The passage of days, and the repeated disintegration of the president's conspiracy theories upon contact with the legal system, did nothing to dull Biggs's Trumpian fervor. "This election is a joke," he declared in a video with Rep. Paul Gosar (R–Ariz.). Watch:
https://youtu.be/hXQTt-1vYsI
"FACT CHECK: Reps. Andy Biggs, Paul Gosar still touting baseless election-fraud claims," went the Arizona Republic headline (and please do click on the links therein before pre-emptively waving that conclusion away).
In a Washington Times piece Monday, Biggs made the improbable assertion that, "The foundation for the future that Mr. Trump laid appears to be so strong that the only way to defeat it is to lay waste to any vestige of Americanism and our institutions. And that includes resorting to cheating to try and disenfranchise more than 70 million voters."
Hyperbolic overselling of my-team Potency and their-team Evil is of course not uncommon in politics, even if it's a bit amusing coming from someone fond of using "Derangement Syndrome" as an insult. But Biggs's post-election performance can be read as a cautionary tale about the limits of what might be called "Libertarian Populism" within a Trumpified GOP.

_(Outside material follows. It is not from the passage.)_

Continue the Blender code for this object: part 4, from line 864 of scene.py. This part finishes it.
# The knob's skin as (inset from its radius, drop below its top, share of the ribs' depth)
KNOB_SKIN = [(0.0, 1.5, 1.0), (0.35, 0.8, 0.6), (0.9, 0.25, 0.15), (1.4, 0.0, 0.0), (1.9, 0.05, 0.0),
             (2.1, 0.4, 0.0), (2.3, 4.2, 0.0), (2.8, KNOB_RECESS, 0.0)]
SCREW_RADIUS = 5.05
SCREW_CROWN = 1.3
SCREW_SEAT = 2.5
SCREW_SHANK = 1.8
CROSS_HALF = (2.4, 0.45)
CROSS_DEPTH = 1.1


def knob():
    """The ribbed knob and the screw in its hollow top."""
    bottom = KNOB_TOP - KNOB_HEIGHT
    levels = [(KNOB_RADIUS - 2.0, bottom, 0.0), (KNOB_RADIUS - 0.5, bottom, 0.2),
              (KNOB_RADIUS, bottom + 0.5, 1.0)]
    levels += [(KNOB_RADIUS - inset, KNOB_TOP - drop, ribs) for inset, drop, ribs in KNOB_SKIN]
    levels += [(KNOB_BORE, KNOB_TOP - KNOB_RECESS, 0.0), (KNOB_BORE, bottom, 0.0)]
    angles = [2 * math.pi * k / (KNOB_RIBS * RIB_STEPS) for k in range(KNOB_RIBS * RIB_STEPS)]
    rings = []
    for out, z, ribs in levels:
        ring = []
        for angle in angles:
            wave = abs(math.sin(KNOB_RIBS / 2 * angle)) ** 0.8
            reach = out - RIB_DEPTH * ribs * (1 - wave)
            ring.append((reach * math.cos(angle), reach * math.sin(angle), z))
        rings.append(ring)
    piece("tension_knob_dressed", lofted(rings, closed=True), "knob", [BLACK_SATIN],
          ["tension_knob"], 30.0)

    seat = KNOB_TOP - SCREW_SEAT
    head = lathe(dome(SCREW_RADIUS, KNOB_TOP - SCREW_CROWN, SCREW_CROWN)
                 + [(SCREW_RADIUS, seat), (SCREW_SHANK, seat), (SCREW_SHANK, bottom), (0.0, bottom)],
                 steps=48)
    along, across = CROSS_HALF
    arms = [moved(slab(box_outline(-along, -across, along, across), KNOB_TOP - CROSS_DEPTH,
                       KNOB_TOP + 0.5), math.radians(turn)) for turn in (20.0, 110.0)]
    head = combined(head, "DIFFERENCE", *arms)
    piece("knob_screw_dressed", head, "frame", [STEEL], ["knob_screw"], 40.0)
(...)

Faced with a crude, big-government nationalist, some office-holding libertarian-leaners of a more temperate disposition—namely, Amash and former Sen. Jeff Flake—chose exit rather than continuing to lose arguments within and face voter hostility from without. Those who remained—Massie, Paul, Biggs—tend to derive visceral enjoyment from slinging the political bull and coloring outside the lines.

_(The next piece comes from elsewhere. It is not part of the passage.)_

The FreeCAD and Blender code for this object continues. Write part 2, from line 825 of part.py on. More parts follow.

Paul and Massie are considerably more likely to ape Trump's language and selectively amplify his complaints about the Deep State, Fake News Media, and Swamp. And the House Freedom Caucus—co-founded by Amash!—has long since abandoned its original purpose as a check on executive power in favor of running Trump-protection, even to the distraction of holding the line on spending.
To the extent that there will be any libertarian values in a post-Trump GOP, they will be transmitted via Twitter-firehose from populists like Biggs: anti-war and anti-mask ("Seeing Fauci & Birx at the White House podium yet again brings back months of memories of their work to destroy American freedom and our society as we knew it," he tweeted this week), pro-border wall and pro-Section 230-rewrite.

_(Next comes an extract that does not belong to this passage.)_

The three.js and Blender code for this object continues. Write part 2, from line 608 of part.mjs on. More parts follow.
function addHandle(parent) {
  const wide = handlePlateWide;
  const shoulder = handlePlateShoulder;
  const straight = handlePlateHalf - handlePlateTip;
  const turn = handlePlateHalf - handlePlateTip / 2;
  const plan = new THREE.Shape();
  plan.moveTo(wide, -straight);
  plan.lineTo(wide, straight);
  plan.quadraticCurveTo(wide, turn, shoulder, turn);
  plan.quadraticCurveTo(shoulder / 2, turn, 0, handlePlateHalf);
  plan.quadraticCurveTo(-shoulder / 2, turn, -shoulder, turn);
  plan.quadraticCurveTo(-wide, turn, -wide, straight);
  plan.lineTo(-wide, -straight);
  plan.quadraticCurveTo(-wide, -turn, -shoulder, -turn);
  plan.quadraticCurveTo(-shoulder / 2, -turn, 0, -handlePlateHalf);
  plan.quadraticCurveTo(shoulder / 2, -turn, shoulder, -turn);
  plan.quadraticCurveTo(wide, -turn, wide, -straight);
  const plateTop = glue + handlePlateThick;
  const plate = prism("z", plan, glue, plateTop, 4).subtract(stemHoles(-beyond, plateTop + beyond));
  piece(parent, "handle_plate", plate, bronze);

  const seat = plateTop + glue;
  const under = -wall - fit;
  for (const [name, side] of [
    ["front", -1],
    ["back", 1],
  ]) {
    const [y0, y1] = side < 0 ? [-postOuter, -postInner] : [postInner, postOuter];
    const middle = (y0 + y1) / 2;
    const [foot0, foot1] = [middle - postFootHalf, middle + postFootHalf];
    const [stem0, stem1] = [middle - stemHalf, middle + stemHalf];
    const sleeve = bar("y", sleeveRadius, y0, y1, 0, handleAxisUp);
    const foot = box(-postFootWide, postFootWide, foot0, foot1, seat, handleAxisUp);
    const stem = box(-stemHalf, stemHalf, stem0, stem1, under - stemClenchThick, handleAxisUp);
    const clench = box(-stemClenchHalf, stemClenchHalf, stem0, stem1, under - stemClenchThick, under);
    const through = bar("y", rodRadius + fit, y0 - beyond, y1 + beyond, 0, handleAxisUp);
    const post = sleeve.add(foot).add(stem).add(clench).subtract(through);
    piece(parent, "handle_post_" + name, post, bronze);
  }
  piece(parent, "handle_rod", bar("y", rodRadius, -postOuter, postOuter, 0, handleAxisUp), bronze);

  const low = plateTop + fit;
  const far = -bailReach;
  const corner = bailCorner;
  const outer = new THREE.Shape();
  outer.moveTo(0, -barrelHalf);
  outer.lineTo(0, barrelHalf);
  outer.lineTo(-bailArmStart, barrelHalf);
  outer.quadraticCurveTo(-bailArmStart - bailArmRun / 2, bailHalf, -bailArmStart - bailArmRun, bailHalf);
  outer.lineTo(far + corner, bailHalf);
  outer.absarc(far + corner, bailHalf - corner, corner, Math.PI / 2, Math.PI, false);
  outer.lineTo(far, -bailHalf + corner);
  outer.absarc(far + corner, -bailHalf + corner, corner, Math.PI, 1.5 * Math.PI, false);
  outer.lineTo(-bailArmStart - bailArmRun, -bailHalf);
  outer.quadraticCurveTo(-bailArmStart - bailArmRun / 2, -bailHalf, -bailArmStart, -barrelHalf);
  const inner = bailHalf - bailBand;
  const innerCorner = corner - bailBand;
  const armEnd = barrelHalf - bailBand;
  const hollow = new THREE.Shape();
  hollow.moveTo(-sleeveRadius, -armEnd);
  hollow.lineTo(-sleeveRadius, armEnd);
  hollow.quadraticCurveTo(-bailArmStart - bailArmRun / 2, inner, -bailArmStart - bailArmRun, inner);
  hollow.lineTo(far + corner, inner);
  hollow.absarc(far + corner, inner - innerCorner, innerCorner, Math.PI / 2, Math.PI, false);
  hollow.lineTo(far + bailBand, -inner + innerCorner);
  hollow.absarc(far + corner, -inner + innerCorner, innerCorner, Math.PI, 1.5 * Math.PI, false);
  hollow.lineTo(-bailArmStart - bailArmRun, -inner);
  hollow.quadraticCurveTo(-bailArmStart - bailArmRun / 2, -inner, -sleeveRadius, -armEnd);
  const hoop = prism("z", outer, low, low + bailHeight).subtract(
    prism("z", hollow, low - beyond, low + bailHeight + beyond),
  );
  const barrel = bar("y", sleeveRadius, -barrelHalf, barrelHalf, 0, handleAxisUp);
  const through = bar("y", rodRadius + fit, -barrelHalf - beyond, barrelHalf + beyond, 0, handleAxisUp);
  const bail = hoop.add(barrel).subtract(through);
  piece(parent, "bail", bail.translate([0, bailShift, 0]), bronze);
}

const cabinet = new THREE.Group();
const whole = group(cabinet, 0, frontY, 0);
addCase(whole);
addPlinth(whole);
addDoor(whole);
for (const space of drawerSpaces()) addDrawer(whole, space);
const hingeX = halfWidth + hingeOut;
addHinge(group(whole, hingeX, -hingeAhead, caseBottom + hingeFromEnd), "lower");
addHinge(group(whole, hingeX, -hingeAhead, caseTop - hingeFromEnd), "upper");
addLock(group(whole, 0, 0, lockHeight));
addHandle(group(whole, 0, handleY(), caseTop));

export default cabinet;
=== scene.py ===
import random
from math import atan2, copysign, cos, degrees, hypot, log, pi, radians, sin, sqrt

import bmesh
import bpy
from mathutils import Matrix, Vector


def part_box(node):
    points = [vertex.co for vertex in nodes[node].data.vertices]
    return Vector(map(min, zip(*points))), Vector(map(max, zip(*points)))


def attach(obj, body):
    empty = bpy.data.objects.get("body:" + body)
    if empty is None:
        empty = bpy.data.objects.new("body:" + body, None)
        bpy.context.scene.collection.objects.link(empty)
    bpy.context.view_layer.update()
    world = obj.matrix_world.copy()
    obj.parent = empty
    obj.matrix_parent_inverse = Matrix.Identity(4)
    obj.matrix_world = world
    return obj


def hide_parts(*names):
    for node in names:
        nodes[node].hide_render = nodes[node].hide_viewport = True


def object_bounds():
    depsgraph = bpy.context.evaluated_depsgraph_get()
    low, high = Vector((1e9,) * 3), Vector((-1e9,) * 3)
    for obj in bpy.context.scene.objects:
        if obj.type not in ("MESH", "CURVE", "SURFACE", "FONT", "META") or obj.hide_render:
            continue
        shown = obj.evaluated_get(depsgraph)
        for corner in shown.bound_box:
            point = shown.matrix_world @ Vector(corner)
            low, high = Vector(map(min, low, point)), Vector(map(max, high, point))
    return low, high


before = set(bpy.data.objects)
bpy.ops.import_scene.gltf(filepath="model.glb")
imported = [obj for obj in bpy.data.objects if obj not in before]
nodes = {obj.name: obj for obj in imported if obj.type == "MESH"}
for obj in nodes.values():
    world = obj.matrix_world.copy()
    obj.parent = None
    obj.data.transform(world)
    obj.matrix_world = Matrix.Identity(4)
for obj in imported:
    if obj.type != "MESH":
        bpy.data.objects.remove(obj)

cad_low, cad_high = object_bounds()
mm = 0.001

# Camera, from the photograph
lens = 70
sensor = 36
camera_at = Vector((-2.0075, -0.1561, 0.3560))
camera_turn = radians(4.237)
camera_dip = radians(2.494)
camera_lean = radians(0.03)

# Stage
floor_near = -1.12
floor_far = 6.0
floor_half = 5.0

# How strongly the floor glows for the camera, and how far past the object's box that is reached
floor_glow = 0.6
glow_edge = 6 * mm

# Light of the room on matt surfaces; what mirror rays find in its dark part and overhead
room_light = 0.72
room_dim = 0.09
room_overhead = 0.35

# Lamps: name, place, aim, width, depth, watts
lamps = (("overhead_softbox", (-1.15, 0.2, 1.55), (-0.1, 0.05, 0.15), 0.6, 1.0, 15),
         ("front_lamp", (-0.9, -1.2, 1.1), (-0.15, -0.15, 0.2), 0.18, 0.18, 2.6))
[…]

The congressman's career arc in the age of Trump has drawn some negative reviews. "The descent of U.S. Rep. Andy Biggs into becoming just another partisan brawler has been painful, and disappointing, to watch," concluded Arizona Republic columnist Robert Robb. "Biggs has the talent, and had the opportunity, to be more than that." More from Robb:
As president of the Arizona Senate, Biggs was the most influential state legislator since Burton Barr, the House majority leader for two decades, from 1966 to 1986….
In Congress, he became a public thought leader for conservatives….His commentary was forceful and sometimes biting. But it had some intellectual depth and focused mostly on substantive policy issues. It was generally more ideological than partisan, serving as much to influence the Republican position as to skewer the Democrats.
But: "With the defeat of Trump in the presidential election, Biggs has gone around the bend."
Biggs, obviously, has a different interpretation: that Trumpism is just getting started, bay-bee. From his Washington Times column:
While the left-wing media apparatus is giddy because to them the election looks like a smackdown of Mr. Trump, they are missing the fact that the president has remodeled the Republican Party and built an infrastructure that can be quite enduring. In fact, it is ironic that the Trump Party is emerging as the most potent force in American politics. It overcame seemingly endless amounts of money for its opponents, a cacophony of hateful media coverage and censorship of its message, and ultimately, what appears to be systemic cheating.
I wish Biggs all the success in the world in persuading the GOP to be more anti-war, anti-surveillance, and anti-spending. And I hope those values are not discredited by their association with partisan conspiracy-mongering.